Tatuado en la memoria, los chilenos sabemos que el verano termina en un evento cardinal: el Festival de Viña. El carnaval de Chile: televisado en vivo para toda la nación. Mi memoria adolescente atesora las noches de salir en bicicleta en los pasajes del barrio y escuchar a Antonio Vodanovic, conductor y productor ejecutivo del evento en los 70, 90 y 2000 diciendo “buenas noches Quinta Vergara” con los presentes gritando desaforados. Un rito inexplicable para los extranjeros.
Definiciones rápidas: un “Eurovisión” con comediantes invitados (de los cuales como dijo Javier Doering, hombre de Stand Up, nadie paga pero todos tienen la mayor expectativa), un Cannes del tercer mundo donde la película es un programa de TV de cinco noches (y un desfile) o quizás la mejor definición es el show de la CCTV (la televisión pública de China) donde la noche de año nuevo se entremezcla un Saturday night live con tecnología fuera de toda imaginación. Pero a nuestra escala: con un techo, como una ramada. Con un pedido de beso entre presentadores absolutamente fuera de todo radar de cancelación. Con la fantasía popular de “ganarse el corazón del monstruo”: otrora un cerro con gente, hoy tribuna de cemento que aprueba o desaprueba al artista en el escenario y que puede destruir su carrera y llevarla a una eterna humillación en la línea de tiempo de Twitter. Ningún presidente democrático ha estado en la tribuna de Viña. Solo el dictador Pinochet recibió el beneplácito de la tribuna enloquecida. Solo puede controlar este delirio quien sabe “que ninguna hoja se mueve sin que lo sepa”.
Viña es una señal de nuestra normalidad. Es tal el simbolismo tras Viña que, luego de la Teletón y la PSU, parte de los objetivos del Estallido Social era boicotear al Festival. Su mera realización resultaba inaceptable para los manifestantes en torno a la situación política y social que atravesaba el país.
Es que Viña está conectado con lo que más odian los adictos a la dopamina de aquel octubre: la tele.
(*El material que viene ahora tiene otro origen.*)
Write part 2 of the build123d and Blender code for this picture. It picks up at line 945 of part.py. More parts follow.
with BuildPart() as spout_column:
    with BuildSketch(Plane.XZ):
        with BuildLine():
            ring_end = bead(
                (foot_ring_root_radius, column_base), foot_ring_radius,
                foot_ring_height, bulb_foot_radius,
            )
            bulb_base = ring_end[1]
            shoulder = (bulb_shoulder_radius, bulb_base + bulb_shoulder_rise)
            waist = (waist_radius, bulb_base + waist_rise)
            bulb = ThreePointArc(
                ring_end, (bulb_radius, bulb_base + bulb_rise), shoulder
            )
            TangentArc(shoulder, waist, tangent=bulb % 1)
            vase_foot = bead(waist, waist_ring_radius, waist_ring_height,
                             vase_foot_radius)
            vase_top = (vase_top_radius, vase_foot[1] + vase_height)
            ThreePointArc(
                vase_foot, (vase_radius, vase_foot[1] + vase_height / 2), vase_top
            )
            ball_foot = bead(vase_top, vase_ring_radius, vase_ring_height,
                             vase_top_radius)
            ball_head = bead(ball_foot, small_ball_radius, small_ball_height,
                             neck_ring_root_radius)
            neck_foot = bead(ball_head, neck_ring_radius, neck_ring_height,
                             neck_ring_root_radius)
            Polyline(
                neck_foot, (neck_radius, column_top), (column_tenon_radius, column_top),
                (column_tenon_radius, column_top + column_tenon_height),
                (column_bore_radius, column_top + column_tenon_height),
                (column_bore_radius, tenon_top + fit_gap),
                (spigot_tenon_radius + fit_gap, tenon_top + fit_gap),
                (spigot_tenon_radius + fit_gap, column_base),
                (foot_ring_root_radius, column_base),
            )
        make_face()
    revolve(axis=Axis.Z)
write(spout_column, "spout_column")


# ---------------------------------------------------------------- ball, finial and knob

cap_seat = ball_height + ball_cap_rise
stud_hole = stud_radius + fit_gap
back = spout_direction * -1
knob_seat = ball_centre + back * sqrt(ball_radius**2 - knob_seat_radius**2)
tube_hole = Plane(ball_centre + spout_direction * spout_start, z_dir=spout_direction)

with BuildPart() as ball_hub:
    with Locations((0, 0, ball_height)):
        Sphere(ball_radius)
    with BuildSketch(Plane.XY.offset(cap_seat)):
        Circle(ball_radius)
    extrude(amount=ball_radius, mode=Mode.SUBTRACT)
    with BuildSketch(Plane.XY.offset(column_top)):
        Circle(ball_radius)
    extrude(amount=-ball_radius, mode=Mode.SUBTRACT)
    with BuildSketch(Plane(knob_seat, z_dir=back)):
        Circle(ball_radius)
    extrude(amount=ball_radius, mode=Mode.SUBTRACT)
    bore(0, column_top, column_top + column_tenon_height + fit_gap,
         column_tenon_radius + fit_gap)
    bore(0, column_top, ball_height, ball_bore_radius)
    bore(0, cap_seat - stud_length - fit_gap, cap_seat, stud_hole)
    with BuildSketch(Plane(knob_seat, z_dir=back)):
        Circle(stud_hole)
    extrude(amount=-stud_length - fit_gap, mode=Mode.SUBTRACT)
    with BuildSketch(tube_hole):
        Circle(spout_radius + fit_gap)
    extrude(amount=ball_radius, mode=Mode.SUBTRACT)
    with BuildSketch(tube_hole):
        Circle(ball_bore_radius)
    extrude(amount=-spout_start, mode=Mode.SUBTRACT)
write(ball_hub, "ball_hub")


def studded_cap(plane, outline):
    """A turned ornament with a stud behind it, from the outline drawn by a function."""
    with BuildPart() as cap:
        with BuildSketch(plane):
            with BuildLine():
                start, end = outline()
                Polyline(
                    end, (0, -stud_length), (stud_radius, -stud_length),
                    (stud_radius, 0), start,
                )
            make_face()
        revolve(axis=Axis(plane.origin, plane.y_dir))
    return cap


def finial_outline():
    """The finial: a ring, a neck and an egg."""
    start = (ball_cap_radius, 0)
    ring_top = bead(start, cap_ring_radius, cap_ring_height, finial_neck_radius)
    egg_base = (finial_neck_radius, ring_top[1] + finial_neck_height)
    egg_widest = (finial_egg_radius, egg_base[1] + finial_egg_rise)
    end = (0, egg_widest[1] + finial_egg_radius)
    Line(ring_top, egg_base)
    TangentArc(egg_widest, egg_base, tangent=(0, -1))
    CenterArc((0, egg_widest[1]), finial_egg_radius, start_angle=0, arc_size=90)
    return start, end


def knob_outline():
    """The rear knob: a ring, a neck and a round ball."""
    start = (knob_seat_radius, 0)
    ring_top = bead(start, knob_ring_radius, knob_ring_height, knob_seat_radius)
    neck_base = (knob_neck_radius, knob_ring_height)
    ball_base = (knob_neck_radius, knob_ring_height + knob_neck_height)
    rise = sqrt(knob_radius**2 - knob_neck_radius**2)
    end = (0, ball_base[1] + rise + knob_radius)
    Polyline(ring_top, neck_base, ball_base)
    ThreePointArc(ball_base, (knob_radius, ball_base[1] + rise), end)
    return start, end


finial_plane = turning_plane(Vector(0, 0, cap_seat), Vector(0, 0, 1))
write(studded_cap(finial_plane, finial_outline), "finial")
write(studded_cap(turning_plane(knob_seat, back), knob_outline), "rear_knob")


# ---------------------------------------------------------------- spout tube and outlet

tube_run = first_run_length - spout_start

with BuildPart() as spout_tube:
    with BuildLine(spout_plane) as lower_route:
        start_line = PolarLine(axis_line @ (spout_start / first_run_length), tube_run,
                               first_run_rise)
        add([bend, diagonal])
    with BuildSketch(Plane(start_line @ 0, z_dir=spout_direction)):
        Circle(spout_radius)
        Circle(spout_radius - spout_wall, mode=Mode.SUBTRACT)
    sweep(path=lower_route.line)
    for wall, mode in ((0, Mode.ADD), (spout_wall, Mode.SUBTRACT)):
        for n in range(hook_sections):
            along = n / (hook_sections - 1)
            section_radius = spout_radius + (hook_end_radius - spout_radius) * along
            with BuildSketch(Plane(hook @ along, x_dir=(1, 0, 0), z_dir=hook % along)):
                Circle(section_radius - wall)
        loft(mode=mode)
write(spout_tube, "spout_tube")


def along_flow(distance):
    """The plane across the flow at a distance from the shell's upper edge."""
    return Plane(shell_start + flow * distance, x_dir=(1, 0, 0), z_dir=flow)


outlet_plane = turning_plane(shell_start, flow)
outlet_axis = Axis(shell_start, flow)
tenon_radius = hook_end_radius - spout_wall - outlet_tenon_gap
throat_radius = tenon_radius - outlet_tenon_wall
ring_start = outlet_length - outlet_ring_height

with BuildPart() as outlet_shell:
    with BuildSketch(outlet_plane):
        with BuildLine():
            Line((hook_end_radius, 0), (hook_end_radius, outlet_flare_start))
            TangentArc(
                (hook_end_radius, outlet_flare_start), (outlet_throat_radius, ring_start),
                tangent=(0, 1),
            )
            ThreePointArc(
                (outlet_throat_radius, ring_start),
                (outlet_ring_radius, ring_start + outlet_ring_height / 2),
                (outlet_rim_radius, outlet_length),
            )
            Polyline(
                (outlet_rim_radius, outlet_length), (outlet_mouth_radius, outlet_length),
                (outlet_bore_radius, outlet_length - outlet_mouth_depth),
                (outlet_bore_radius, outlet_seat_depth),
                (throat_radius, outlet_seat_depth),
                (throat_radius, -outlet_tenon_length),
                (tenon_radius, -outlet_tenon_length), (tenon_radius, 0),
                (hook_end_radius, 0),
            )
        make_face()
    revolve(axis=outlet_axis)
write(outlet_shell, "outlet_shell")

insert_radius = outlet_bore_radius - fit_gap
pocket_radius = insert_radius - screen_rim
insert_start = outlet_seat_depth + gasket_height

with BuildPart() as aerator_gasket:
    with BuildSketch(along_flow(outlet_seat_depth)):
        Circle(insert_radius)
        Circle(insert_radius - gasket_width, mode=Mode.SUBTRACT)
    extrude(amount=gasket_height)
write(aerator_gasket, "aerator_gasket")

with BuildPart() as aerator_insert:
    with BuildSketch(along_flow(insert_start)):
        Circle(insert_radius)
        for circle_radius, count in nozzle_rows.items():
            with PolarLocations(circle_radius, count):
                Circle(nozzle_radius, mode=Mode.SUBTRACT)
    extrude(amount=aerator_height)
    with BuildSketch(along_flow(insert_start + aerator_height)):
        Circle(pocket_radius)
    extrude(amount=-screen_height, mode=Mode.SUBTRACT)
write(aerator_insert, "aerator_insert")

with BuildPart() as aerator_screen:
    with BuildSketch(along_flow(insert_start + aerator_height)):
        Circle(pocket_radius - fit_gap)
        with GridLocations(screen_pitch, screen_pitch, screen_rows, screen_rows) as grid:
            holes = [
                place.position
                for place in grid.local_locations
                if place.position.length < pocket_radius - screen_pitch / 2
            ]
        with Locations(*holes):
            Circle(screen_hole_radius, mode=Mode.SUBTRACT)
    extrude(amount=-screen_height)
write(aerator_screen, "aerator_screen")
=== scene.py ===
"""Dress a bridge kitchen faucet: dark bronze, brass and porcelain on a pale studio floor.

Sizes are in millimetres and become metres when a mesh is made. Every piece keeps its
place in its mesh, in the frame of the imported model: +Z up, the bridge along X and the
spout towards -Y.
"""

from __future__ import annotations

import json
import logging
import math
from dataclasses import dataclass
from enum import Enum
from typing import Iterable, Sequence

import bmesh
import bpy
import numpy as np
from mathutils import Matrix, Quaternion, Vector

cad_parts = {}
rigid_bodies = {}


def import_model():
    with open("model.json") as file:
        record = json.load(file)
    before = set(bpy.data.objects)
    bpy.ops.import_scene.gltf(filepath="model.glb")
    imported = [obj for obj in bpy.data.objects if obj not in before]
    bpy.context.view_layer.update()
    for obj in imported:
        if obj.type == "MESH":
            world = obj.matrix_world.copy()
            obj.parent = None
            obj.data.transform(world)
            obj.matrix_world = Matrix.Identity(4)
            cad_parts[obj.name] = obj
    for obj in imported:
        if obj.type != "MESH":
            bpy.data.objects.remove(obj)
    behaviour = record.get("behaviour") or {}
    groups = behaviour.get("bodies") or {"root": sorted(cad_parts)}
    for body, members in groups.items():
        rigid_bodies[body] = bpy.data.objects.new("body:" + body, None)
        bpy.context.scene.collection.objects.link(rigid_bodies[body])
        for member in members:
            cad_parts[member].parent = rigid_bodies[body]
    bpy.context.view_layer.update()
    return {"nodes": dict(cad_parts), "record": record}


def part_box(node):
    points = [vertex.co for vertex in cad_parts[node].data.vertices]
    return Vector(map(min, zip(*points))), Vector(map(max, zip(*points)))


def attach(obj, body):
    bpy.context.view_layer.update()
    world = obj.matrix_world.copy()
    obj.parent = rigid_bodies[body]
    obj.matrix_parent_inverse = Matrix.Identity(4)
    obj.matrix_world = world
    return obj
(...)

No deja de ser singular que los dos cetros mediáticos sean este Carnaval -otrora controlado por el otro conductor que conquistó Estados Unidos, Antonio Vodanovic, obsesivo e implacable productor ejecutivo y presentador- y nuestro Superbowl, la Teletón. Esa prueba de estrés. El estado de los medios chilenos enfrentados a más de 27 horas ininterrumpidas de un solo programa. Si la Teletón es el estado de la televisión, Viña es nuestro estado de ánimo.
Viña es nuestra gran ramada, una fiesta nacional, imitada a lo largo de casi todas las comunas del país en festivales cada vez más grandes, varios de ellos televisados, tales como el de Olmué y el de Las Condes, pero ningún otro como Viña.
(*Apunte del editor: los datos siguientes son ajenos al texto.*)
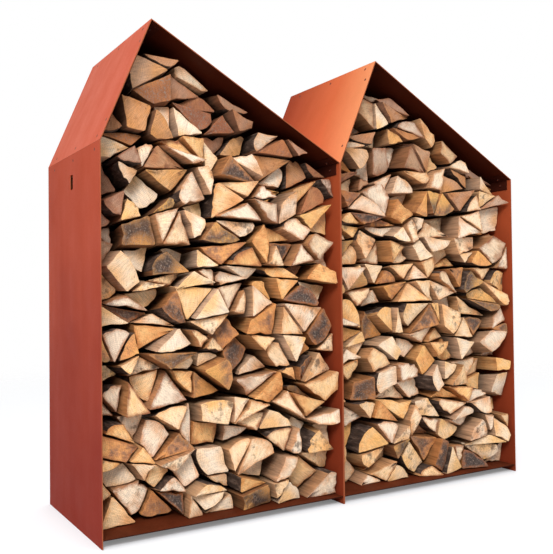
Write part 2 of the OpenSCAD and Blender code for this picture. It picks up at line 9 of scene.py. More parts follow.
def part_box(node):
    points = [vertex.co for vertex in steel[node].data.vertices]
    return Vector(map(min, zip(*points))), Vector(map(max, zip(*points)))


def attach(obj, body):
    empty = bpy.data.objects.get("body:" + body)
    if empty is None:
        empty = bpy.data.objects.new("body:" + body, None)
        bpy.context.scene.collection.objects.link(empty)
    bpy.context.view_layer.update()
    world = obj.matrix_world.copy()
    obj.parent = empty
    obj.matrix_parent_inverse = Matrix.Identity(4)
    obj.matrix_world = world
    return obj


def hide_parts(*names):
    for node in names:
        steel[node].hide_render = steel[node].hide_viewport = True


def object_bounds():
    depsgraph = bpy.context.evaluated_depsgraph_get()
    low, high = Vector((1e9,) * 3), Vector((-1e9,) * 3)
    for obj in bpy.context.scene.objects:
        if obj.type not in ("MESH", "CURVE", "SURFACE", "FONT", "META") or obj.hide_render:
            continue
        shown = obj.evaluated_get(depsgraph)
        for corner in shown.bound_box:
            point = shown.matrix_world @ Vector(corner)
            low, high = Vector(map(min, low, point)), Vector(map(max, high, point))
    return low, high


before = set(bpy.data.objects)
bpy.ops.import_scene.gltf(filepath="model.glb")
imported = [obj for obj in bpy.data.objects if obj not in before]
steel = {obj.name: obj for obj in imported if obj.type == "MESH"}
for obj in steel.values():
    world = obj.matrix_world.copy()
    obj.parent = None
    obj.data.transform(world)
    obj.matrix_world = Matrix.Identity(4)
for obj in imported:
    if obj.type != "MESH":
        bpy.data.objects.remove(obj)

cad_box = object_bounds()

# Camera
# The camera stands in front of the store's left corner at half its height, turned to the right
# towards the open fronts and tipped up a little.
camera_place = (-1.6327, -2.5284, 0.7712)
turned_right = radians(31.305)
tipped_up = radians(1.118)
rolled = radians(-0.617)
focal_length = 49.1
sensor_width = 36

camera_data = bpy.data.cameras.new("camera")
camera_data.sensor_width = sensor_width
camera_data.lens = focal_length
camera = bpy.data.objects.new("camera", camera_data)
bpy.context.scene.collection.objects.link(camera)
camera.matrix_world = (
    Matrix.Translation(camera_place)
    @ Matrix.Rotation(-turned_right, 4, "Z")
    @ Matrix.Rotation(pi / 2 + tipped_up, 4, "X")
    @ Matrix.Rotation(rolled, 4, "Z")
)
bpy.context.scene.camera = camera
bpy.context.scene.view_settings.view_transform = "Standard"


# Floor and light
# A pale studio floor that fades into a white background, with one large soft lamp high on the
# left, a weaker one on the right and a soft light from all round, stronger from above.
def shader_node(tree, kind, inputs=(), **settings):
    """Adds a node. An input is given by name or number, as a value or as another node's output."""
    made = tree.nodes.new("ShaderNode" + kind)
    for name, value in settings.items():
        setattr(made, name, value)
    for name, value in dict(inputs).items():
        if isinstance(value, bpy.types.NodeSocket):
            tree.links.new(value, made.inputs[name])
        else:
            made.inputs[name].default_value = value
    return made


def maths(tree, operation, a, b=0.0, c=0.0):
    return shader_node(tree, "Math", {0: a, 1: b, 2: c}, operation=operation).outputs[0]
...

Permítanme un par de recuerdos personales: en los lejanos 2000 fuimos con mi familia a ver el show desde la tribuna, que no era más en ese momento que el centro de una galería con barandas de separación, . Esa noche cantaba Xuxa al cual el público humilló gritando “Chúpalo” cuando hacia el infantil “Ilari, lari, eh”. Hace años no estaba presente en las pantallas y solo había quedado el vulgar meme en la memoria. Maria da Graça Xuxa Meneghel no entendía lo que sucedía. Una pequeña de la primera fila le reafirma la grosera frase. Se pone a llorar. Recibe del público la gaviota de plata. Nadie entiende nada.
Mi hermano, humorista reconocido, también actuó triunfal un par de veces. La primera estaba teñida de un incómodo ruído: en ascensores, oficinas, paseos por la calle la gente (por el accidente de ser un periodista que aparece en cámara) me detenía y deseaba “la mejor de las suertes para su pariente” con una cara de duelo, abrazos y parabienes incluidos pero asustados. Temerosos. Viña ha destruido personas.
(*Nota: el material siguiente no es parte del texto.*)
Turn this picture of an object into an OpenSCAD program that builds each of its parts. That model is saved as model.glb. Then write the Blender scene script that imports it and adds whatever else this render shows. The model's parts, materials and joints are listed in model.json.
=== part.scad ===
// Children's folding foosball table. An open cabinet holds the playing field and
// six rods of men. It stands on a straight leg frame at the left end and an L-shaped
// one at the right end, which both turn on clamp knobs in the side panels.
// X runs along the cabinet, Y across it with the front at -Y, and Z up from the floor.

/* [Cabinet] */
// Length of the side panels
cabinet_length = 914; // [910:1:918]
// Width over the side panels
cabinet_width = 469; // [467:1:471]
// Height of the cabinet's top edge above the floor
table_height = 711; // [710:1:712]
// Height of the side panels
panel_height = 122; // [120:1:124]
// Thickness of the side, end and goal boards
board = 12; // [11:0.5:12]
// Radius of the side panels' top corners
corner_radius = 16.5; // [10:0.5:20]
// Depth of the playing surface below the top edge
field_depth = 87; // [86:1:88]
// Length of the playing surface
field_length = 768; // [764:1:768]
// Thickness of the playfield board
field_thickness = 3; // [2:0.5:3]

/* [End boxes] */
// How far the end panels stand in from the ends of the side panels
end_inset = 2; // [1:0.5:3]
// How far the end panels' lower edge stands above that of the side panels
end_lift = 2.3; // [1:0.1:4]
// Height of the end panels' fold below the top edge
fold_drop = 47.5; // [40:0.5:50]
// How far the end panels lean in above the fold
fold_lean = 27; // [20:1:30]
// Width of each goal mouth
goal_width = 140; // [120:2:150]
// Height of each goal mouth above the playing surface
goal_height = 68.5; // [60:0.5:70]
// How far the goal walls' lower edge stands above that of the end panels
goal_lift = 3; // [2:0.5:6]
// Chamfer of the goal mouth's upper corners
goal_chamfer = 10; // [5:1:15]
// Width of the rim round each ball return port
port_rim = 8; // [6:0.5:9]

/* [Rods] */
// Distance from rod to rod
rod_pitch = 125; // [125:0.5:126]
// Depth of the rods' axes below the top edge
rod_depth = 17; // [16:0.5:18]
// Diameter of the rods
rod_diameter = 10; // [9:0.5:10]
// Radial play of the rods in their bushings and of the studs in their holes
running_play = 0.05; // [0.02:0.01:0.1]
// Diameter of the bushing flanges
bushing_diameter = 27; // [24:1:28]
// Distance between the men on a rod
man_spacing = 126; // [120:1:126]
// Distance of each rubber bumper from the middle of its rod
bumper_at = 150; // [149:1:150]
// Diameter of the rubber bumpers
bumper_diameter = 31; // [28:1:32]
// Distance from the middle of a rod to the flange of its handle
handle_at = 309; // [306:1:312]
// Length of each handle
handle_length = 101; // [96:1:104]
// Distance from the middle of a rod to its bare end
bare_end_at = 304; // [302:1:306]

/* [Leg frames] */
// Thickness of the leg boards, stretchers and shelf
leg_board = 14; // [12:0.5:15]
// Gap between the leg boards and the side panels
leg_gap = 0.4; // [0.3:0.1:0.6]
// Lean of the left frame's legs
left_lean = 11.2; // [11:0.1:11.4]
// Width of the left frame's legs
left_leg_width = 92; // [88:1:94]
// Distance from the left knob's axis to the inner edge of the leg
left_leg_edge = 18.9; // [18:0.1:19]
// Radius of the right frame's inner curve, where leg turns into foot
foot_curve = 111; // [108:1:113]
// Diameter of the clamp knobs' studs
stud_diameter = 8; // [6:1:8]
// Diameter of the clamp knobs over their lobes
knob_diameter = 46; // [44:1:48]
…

Cómo no va a destruirlos, si es como un epicentro post descanso del periodismo de espectáculos local: el tedeum ecuménico de la farándula. Como un desfile donde siempre se puede doblar la apuesta, todos aparecen en desfile en pantalla, año a año destrozando la calidad del show sin saber muy bien que están rompiendo sus propios puestos de trabajo, en especial cuando una señal de la competencia tiene el evento. Un impresionante trabajo de desvalorización de un evento de nuestra cultura, quitando mérito todos los años de forma más ruidosa al trabajo levantado por profesionales tras y delante de cámara. Así se expresa nuestra chilenidad más vergonzante: quejarse sin ser capaz de correr un riesgo. El conflicto por el conflicto.
Al final el monstruo somos nosotros.